Böyle bir ülke olabilir mi arkadaşlar? 9 aydır bu kişi neredeydi? Bu ülkede MOBESE kameraları yok mudur? İstenirse 5 dakikada bu insan bulunamaz mıydı? HTS takip kayıtları yapılamaz mıydı? Hiçbir şey yapılmadı. Bütün her işlem yokuşa sürüldü, uluslararası kuruluşların bile sorularına cevap verilmedi. Bir milletvekili olarak benim de sorularıma cevap verilmedi en sonunda bu kişi Sincan Cezaevi’nde ortaya çıktı. Biz OHAL Dönemi’nde en az 35 kişinin kaçırılıp işkence edildiğini yıllardır söylüyoruz, işte onlardan en sonuncusu bu kişi. Kendisini devlet görevlisi, polis olarak tanıtan kişilerce kaçırılan bu kişiler uzun süre işkencehanelerde tutulduklarını söylüyorlar ve ardından da suskunluğa gömülüyorlar ya da mahkemelerde kendilerini uzun süreli işkence yapıldığını söylüyorlar. İşte onlardan birisi Ayten Öztürk ile de biz geçtiğimiz günlerde konuştuk. Ayten Öztürk’te 6 ay boyunca kaçırıldıktan sonra bir işkencehanede başka kişilerinde bulunduğu bir işkencehanede. Başka kişilerinde işkenceye uğrama seslerini duyarak kaldığı bu işkencehanede ki: “Üst katta mesai saatlerine göre sesler duyuyordum, Cumartesi Pazar gelmiyordu o kişiler haftaiçi geliyordu o kişiler orası devlet dairesiydi sanırım.” Diye bir açıklama yapıyor ve alt katında işkenceye uğradığını söylüyor.

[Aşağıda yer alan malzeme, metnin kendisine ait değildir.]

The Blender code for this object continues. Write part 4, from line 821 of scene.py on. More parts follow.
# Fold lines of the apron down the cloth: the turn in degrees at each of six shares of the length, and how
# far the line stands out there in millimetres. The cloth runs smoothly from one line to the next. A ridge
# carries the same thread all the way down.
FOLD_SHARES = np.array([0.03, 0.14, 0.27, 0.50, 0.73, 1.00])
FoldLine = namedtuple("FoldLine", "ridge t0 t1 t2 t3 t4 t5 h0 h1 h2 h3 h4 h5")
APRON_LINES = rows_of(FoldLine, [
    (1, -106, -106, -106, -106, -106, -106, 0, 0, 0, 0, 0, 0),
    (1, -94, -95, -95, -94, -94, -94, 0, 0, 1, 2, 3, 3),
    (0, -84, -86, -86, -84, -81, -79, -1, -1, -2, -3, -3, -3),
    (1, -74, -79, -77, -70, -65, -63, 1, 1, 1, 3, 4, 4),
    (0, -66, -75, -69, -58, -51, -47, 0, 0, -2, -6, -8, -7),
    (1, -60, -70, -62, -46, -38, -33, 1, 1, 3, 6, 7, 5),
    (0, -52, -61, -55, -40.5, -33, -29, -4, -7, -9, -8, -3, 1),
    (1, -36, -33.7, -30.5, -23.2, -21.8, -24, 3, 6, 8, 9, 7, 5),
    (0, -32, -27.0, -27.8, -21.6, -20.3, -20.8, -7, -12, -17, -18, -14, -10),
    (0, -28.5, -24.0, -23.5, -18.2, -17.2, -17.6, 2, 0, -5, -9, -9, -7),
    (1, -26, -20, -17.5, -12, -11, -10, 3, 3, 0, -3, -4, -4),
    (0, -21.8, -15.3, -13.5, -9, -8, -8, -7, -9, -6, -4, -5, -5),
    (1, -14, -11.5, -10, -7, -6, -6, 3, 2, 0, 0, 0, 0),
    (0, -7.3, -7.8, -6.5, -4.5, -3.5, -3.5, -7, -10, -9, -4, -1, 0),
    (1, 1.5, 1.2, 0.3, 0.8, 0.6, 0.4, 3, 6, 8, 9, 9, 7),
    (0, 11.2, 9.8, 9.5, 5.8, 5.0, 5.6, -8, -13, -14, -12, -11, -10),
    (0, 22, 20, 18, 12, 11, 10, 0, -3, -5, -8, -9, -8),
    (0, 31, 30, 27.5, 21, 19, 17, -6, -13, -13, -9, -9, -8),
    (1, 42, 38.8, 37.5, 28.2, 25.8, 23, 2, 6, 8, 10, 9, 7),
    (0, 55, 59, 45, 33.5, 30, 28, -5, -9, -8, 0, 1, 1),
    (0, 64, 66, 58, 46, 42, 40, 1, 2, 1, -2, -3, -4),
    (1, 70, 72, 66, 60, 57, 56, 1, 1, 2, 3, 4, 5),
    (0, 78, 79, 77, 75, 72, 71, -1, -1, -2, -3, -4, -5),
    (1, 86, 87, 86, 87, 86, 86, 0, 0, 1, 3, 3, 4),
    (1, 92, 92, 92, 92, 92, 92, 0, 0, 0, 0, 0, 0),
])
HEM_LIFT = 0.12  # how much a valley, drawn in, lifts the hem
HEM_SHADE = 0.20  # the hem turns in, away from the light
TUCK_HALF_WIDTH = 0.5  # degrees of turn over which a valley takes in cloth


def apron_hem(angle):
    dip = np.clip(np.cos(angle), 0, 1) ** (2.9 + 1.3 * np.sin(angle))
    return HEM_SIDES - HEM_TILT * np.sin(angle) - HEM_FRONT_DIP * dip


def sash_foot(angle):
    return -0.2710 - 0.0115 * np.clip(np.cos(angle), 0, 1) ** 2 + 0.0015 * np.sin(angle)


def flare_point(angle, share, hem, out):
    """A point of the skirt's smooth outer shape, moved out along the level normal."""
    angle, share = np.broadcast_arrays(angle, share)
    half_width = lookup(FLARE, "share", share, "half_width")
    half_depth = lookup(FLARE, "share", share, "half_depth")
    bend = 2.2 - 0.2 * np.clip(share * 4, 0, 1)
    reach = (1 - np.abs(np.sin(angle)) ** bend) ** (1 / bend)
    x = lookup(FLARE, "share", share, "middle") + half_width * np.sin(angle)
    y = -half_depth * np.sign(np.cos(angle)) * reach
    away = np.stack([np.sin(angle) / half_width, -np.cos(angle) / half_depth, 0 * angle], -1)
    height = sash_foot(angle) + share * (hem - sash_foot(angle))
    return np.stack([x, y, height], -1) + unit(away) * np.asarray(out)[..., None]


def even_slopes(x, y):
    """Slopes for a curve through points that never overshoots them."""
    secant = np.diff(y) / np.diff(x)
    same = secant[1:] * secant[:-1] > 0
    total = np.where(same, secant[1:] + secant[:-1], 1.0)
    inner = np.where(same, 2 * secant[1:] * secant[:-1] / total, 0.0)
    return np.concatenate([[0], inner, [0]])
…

Türkiye Cumhuriyeti vatandaşlarının kötü muameleye ve insan hakları ihlaline uğramaya hakkı yoktur hele ki insanlık suçu, işkenceye uğrama hakkı yoktur, hiçbir insana yoktur ve biz Türkiye Cumhuriyeti’ndeki milletvekilleri olarak ne kadar bu işler örtbas edilmeye çalışılsa da bu konunun üstüne gideriz, giderim, sonuna kadar da gitmeye devam edeceğim ne zaman ki ülkemiz bir demokratik hukuk devleti olana kadar. Yetkilileri bir an evvel açıklama yapmaya çağırıyorum.
Bu bir skandaldır,
İçişleri Bakanı’nı istifaya davet ediyorum,
böyle bir rezalet olamaz.
9 aydır bu insan neredeydi.
Ruhsar Pekcan sorusu sorarız sümenaltı ederler,
128 Milyar Dolar nerede deriz sümenaltı ederler,
İçişleri Bakanı’nın kendi söylediği 10 bin dolar alan siyasetçi konusunu gündem ederiz suskunluğa gömülürler; siz bütün soruları suskunlukla mı geçiştirmeye çalışıyorsunuz?
9 ay boyunca kaçırılmış bir insan Sincan Cezaevi’nde çıkıyor.
Hiçbir devlet görevlisi bir açıklama yapma ihtiyacı hissetmiyor.
Bu nasıl bir rezalettir?
Nasıl bir skandaldır?
Bir açıklama yapacak Allah’ın kulu yok mudur?
Bu nasıl bir devlettir?

İnsanlar büyük kabuslar yaşamış…
Nursena Küçüközyiğit 9 aydır ne yaşıyor haberiniz var mı sizin?
Diğer kaçırılanların yakınları yıllarca neler yaşadı?
Cumartesi Anneleri yıllarca ne yaşadı haberiniz yok mu sizin?
Niye bu insanlar kayıplar nerede diyor?
35 yıldır direnen Cumartesi Anneleri var; “Çocuklarımız kaçırıldı, gözaltına alındıktan sonra hiçbir şekilde ne ölüsünü ne dirisini bulamadık” diyorlar. Şu anda da aynı şekilde.
29 Aralık 2020’de ortadan kaybolan bir kişi bakıyorsunuz Eylül ayında ortaya çıkıyor.
Bunun açıklamasını yapacak bir Allah’ın kulu yok mu?
Bakın 6 Ağustos 2019’da ailesine hiçbir şekilde haber vermeden ortadan kaybolan, daha doğrusu kaçırılan Yusuf Bilge Tunç ortada yok. Bir Allah’ın kulu çıkıp bir açıklama yapmıyor. Aynı şekilde onda da hiçbir sorumuza cevap verilmiyor.